I have heard that the fight for gay rights is this generation's civil rights movement akin to the fight for blacks in the 50s, 60s, and 70s. While I disagree with that (it's one of my confessions I didn't make above), I will accept that claim for the purpose of this discussion. So, if this is a civil rights movement, whose example are you following?

As I look back on the civil rights movement, there is one person who is lifted out as the shining example of leadership for the movement: Martin Luther King, Jr. Dr. King was an amazing man to lead our nation in seeing people of different races as equal. He led with words of wisdom and grace. He lived that example as he led the movement. He faced opposition with grace. He led his followers in rejecting the status quo with a style that has marked our nation.

But as I look at the current battle for the civil rights of gays in this issue of marriage, I don't see Dr. King. Supporters of the awareness of marriage are not staging peaceful demonstrations. I don't see words of wisdom and grace toward those who are the opposition. I see demonizing and hate.

So I have to wonder if those who are supporting marriage for same-sex couples are following in the civil rights tradition of Dr. King. Or perhaps they have chosen to follow in the path of another leader of the movement: Malcolm X. The tactics of demonizing the other side, the declarations of superiority of non-religious points of view, and the prophetic calls that religious people will be destroyed are all present. And while I don't hear physical violence and attacks on religious institutions, the spirit of the words rings more true with the message of Malcolm than Martin.

If that is the case, and this is just my opinion, then this is not a civil civil rights movement. There is no effort at civil discourse. Of the incidences that have been published in the newspapers and are making the rounds on the internet, there has been few examples of civil discussion, mediation outside of courts, or reconciliation among the parties involved. There have been "civil" lawsuits brought (which I feel may be one of the great oxymoron's of modernity) in order to make a point or claim damage, not to bring about what is wanted. There have been demonstrations that have blocked businesses from operating or defamation attacks that do not focus on the services but on the owners.

If this is going to be a civil rights movement, then I feel the greatest movement and success will be found in the civil discourse of sitting down with opponents and finding the ground of what is common and good between. The greatest success comes when we work together to find a way forward. The legacy of Dr. King has brought greater movement than the legacy, as necessary as it was, of Malcolm X.

If we are going to make this a civil rights issue, then we have to also accept that civil rights are also equal rights. Civil rights are the privileges granted to all of the people under a government. Once in a while a new perspective on how those rights need to be adjusted. The founding government found that the original laws of the land (the Constitution) were not completely adequate to understand what rights were allowed to people. The Bill of Rights were written, and codified, to  clarify those rights in certain circumstances.

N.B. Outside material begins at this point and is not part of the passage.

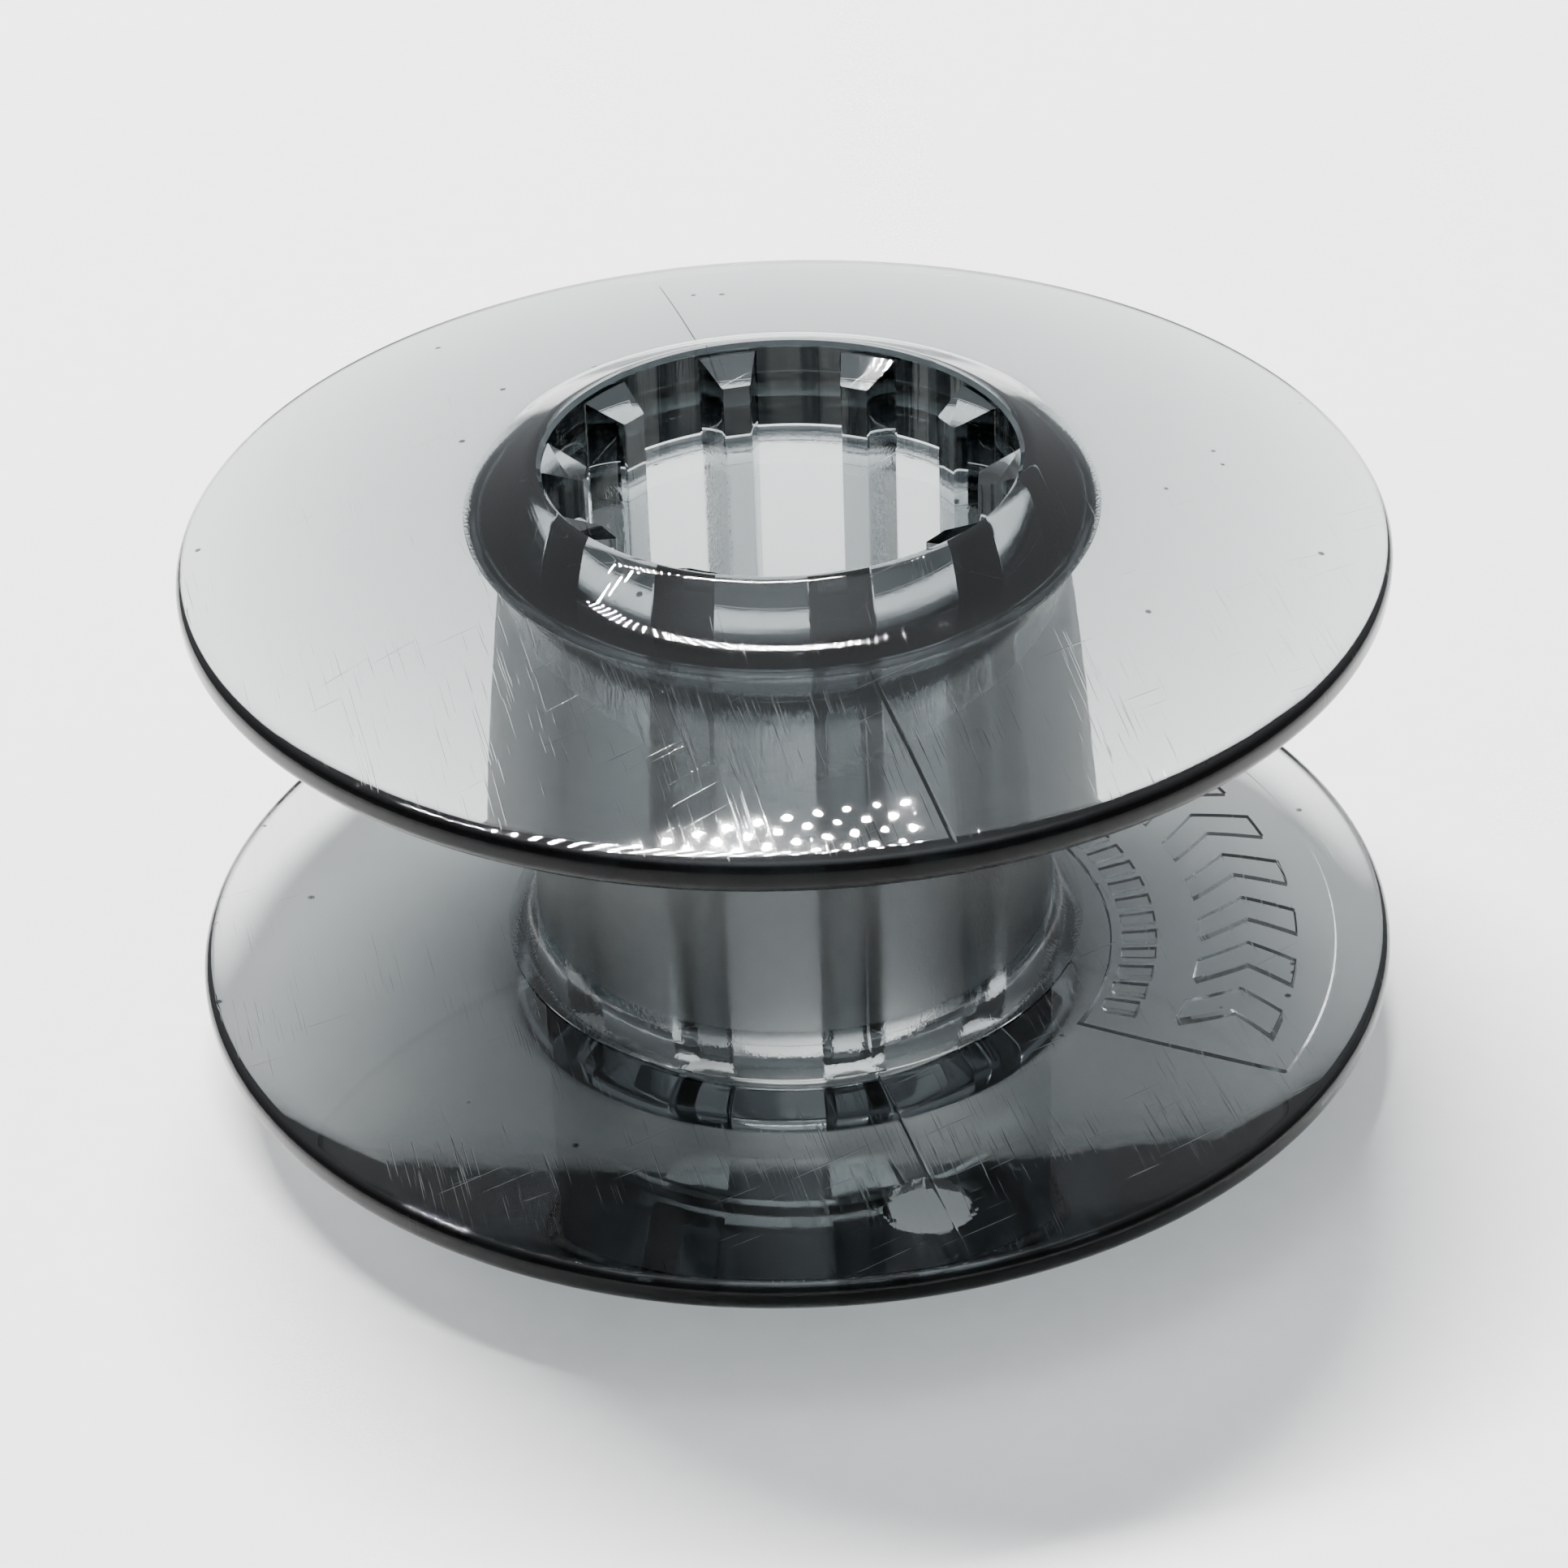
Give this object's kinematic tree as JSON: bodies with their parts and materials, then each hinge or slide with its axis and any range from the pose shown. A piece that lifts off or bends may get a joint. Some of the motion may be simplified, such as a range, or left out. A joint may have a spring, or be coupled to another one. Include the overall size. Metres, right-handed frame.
{
  "type": "sewing machine bobbin",
  "caption": "Empty drop-in sewing machine bobbin in clear smoke-grey plastic: two domed flanges on a barrel whose bore has drive ribs.",
  "frame": {"origin": "on the bobbin's axis, at its lower hub end", "axes": "+Z along the bobbin's axis, from the larger flange with the marking panel up to the other; angles are counted from +X"},
  "size_m": [0.021, 0.021, 0.0112],
  "materials": {
    "smoke_plastic": "polished clear smoke-grey plastic"
  },
  "bodies": {
    "root": {"upper_flange": "smoke_plastic", "hub_barrel": "smoke_plastic", "lower_flange": "smoke_plastic"}
  },
  "joints": []
}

And the amendments that have been added to address the awareness that rights were being overlooked. But every time an amendment was added, it had to go through the fires of proving itself.

In our current civil rights issue, and in light of our current concerns, this is not a simple adjustment. The new frontier of gay rights is challenging because in cultural terms, gays have not been overlooked (as blacks were for so many decades). They have been hidden. I'm not saying that was right. I am only speaking to the reality. This is a "new people group" for our culture.

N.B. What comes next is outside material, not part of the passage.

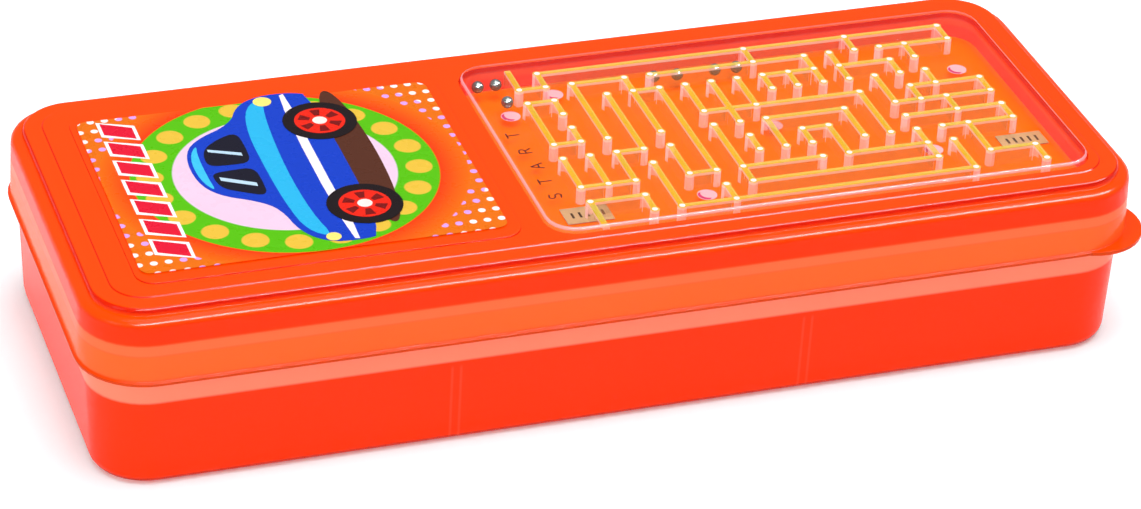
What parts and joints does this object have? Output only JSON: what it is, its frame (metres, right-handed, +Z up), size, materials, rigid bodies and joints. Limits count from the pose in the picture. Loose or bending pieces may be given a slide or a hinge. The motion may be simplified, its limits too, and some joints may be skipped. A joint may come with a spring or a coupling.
{
  "type": "pencil case",
  "caption": "Flat plastic pencil box with a push-fit lid, a lift-out compartment tray and a ball maze under a clear window in the lid.",
  "frame": {"origin": "middle of the underside of the base", "axes": "+X along the length towards the maze end, +Y across to the back, +Z up"},
  "size_m": [0.2222, 0.0895, 0.0412],
  "materials": {
    "base_plastic": "glossy translucent orange polypropylene",
    "tray_plastic": "glossy translucent orange polypropylene",
    "lid_plastic": "glossy translucent orange polypropylene",
    "label_paper": "glossy printed sticker",
    "clear_moulding": "clear polystyrene",
    "clear_window": "clear polystyrene",
    "ball_steel": "polished steel",
    "small_label_paper": "printed paper"
  },
  "bodies": {
    "base": {"base_tray": "base_plastic"},
    "tray": {"inner_tray": "tray_plastic"},
    "lid": {"lid": "lid_plastic", "lid_label": "label_paper", "maze_moulding": "clear_moulding", "maze_window": "clear_window", "start_label": "small_label_paper", "finish_label": "small_label_paper"},
    "ball_1": {"maze_ball_1": "ball_steel"},
    "ball_2": {"maze_ball_2": "ball_steel"},
    "ball_3": {"maze_ball_3": "ball_steel"},
    "ball_4": {"maze_ball_4": "ball_steel"},
    "ball_5": {"maze_ball_5": "ball_steel"},
    "ball_6": {"maze_ball_6": "ball_steel"},
    "ball_7": {"maze_ball_7": "ball_steel"}
  },
  "joints": [
    {"name": "tray_lift", "type": "slide", "parent": "base", "child": "tray", "axis": [0, 0, 1], "range_m": [0, 0.035]},
    {"name": "lid_lift", "type": "slide", "parent": "tray", "child": "lid", "axis": [0, 0, 1], "range_m": [0, 0.05]},
    {"name": "ball_1_roll", "type": "slide", "parent": "lid", "child": "ball_1", "axis": [0, 1, 0], "range_m": [-0.058, 0]},
    {"name": "ball_2_roll", "type": "slide", "parent": "lid", "child": "ball_2", "axis": [0, 1, 0], "range_m": [-0.002, 0]},
    {"name": "ball_3_roll", "type": "slide", "parent": "lid", "child": "ball_3", "axis": [0, 1, 0], "range_m": [-0.052, 0.001]},
    {"name": "ball_4_roll", "type": "slide", "parent": "lid", "child": "ball_4", "axis": [1, 0, 0], "range_m": [-0.022, 0.001]},
    {"name": "ball_5_roll", "type": "slide", "parent": "lid", "child": "ball_5", "axis": [1, 0, 0], "range_m": [-0.001, 0.002]},
    {"name": "ball_6_roll", "type": "slide", "parent": "lid", "child": "ball_6", "axis": [1, 0, 0], "range_m": [-0.002, 0.0005]},
    {"name": "ball_7_roll", "type": "slide", "parent": "lid", "child": "ball_7", "axis": [1, 0, 0], "range_m": [-0.0008, 0.0003]}
  ]
}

It is also challenging because blacks had an obvious wrong that needed to be corrected. There were two centuries of ill treatment that needed to be righted. Gays, while they have suffered in recent history, do not have the same sympathy quotient. I'm sorry to be brutal about this but it is true. I'm not saying it is right but it is a reality based on long held perceptions. If gays are going to gain equal rights, then it will take time and changing perceptions.

But in the fight for equal rights there is the conflict between rights that we, as a nation, have to find balance. The growing need for gay civil rights is running headlong into the established rights of speech and religious expression. Those rights have been fought over and established. There is precedence to carry into forward conflicts. The opinions and legal struggles that have gone before will shape and guide future rights arguments. Unless we undo the Constitutional rights established regarding speech and religious expression, then any further rights that are secured will need to be balanced to those previous established.

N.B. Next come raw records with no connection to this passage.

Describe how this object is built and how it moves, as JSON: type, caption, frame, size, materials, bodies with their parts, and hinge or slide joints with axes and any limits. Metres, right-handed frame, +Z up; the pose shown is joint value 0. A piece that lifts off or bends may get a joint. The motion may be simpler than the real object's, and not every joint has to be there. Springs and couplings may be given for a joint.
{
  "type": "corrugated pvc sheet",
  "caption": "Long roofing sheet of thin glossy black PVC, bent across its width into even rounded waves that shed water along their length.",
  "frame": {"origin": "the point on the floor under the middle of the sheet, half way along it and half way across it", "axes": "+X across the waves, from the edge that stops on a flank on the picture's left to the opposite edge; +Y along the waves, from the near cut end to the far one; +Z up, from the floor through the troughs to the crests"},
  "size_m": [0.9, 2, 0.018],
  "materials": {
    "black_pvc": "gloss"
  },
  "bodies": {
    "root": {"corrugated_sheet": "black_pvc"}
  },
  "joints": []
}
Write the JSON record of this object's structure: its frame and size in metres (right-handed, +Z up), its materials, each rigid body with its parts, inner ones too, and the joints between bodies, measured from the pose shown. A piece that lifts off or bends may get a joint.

But I want to make one final argument. None of the current round of battles has anything to do with gay marriage. They have to do with weddings. And those two are not the same thing. Marriage is an institution that guarantees certain things for those joined. I believe that the legal guarantees that marriage offers to spouses should be offered to same-sex couples. I feel that same sex relationships are not going away. The need to protect each other in those relationships will be a necessity. If the legal guarantees that the marriage relationship offer are not present, then there will be future burdens on the civil systems (healthcare because insurance doesn't offer coverage, legal as property matters are decided, etc). There is a need for some civil guarantees in these relationships.

But the fights that are happening right now have to do with flowers and cakes and venues. And I feel that those are not civil rights issues. No one has a right to the kind of flowers or the florist. No one has a right to a cake. No one has a right to the venue. Those perceived rights are benefits of a free market society. We have convinced ourselves in this consumer society we have created that if someone doesn't have what I want when I want it, then I am the victim.

And that is what I have seen in these current battles. The rights of a couple to have insurance coverage is a necessity. The rights of a couple to have a particular florist do their arrangements is trivial. As a pastor, I have seen too many instances where weddings are of higher priority than the marriage that will follow. I have had to fight against cultural standards of what a wedding is about to clearly inform the couple what a wedding accomplishes in a church setting. When the bride is more important than God who has institutionalized marriage (for Christians), then I have a problem with weddings. It is my bias.

I want to believe that good will come of this. I want to believe that all Americans will receive equal treatment under the laws of this land. But I cannot support cases where personal choices in a free market society are not met. I cannot argue for civil rights when civil discourse is abandoned. And if violence of word and spirit, by either side, is used and justified, then you are only damaging your cause and those you claim to support.